Artigos de Braulio Tavares em sua coluna diária no "Jornal da Paraíba" (Campina Grande-PB), desde o 0001 (23 de março de 2003) até o 4098 (10 de abril de 2016). Do 4099 em diante, os textos estão sendo publicados apenas neste blog, devido ao fim da publicação do jornal impresso.
domingo, 4 de abril de 2010
1866) “Menino de Engenho” (3.3.2009)
Este filme de 1965 continua a ser um dos melhores da obra de Walter Lima Jr. e um dos melhores de todo o Cinema Novo. Também podemos colocá-lo entre as melhores adaptações literárias feitas pelo nosso cinema. O fato do filme de estréia de um diretor de 27 anos ter conseguido tudo isto deve-se a uma feliz combinação de circunstâncias. Primeiro que tudo, à adequação entre talento e material, que é importante em qualquer obra de arte, ainda mais no cinema, arte industrial em que a necessidade de certo material se sobrepõe às possibilidades de um talento. Há diretores extremamente talentosos que passam a vida inteira desperdiçando a si próprios em projetos que não são os mais adequados para sua visão do mundo, ou seu estilo de trabalhar, ou suas obsessões pessoais, seu modo de tratar a linguagem do cinema, etc. Fazem isto, uns, pressionados pela necessidade de sobrevivência; outros, pressionados pela ansiedade em seguir a moda. Querem imitar os filmes que estão fazendo sucesso de crítica, mas com os quais eles não se identificam (e só o percebem quando é tarde demais).
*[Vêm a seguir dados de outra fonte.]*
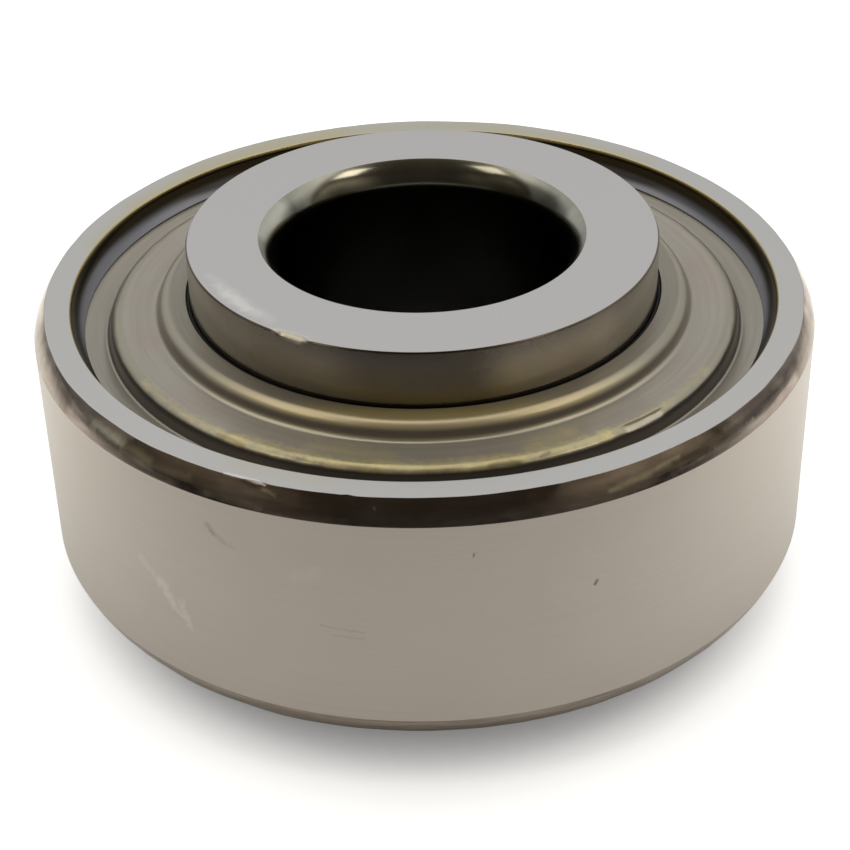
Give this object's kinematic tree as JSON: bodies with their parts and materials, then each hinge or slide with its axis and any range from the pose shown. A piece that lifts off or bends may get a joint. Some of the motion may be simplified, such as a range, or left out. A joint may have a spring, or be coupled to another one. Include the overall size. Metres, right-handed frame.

No caso de Walter e do “Menino”, aconteceu justamente o contrário disso tudo. Parece que houve uma identificação imediata entre o assunto e o ambiente do filme e a sensibilidade dramatúrgica e fotográfica do diretor. Os enquadramentos clássicos e imponentes da ótima fotografia de Reynaldo Paes de Barros parecem reproduzir um ritmo de vida de muita grandeza e pouco dinamismo. Tudo é se passa como se aquilo fosse o centro do mundo, e no entanto o tempo parece congelado num eterno presente, levemente defasado em relação a um mundo de fora que só percebemos em raros momentos (a visita dos industriais da Usina, a chegada das primas de Recife).
Este filme pertence a uma vereda do Cinema Novo que eu classificaria (elogiosamente) de Novo Cinema Velho. Foram filmes que trouxeram pela primeira vez (ou trouxeram de volta, em alguns casos) para o cinema brasileiro virtudes clássicas da narrativa, da imagem filmada, da interpretação do mundo. Devemos lembrar esse Novo Cinema Velho porque ele ficou um tanto oculto pelo Cinema Novíssimo praticado principalmente por Glauber Rocha em sua trilogia principal, e depois dele por um exército de diretores que procuraram segui-lo, mesmo quando seu temperamento os aconselhava a praticar outro estilo.
O Novo Cinema Velho tem obras notáveis como O Padre e a Moça de Joaquim Pedro, Vidas Secas de Nelson Pereira, Augusto Matraga de Roberto Santos, etc. Filmes que ninguém chamaria de vanguarda no sentido revolucionário, godardiano, que este termo tinha na época. Mas eram vanguarda, porque traziam ao nosso cinema virtudes antigas mas quase inéditas. Austeridade de Bresson, lirismo de Humberto Mauro, humanismo de Renoir, impulso épico de Ford... Um Novo Cinema Velho que ligou o Brasil daquela época com o passado, e que torna certos filmes (como este) incorruptíveis pelo tempo.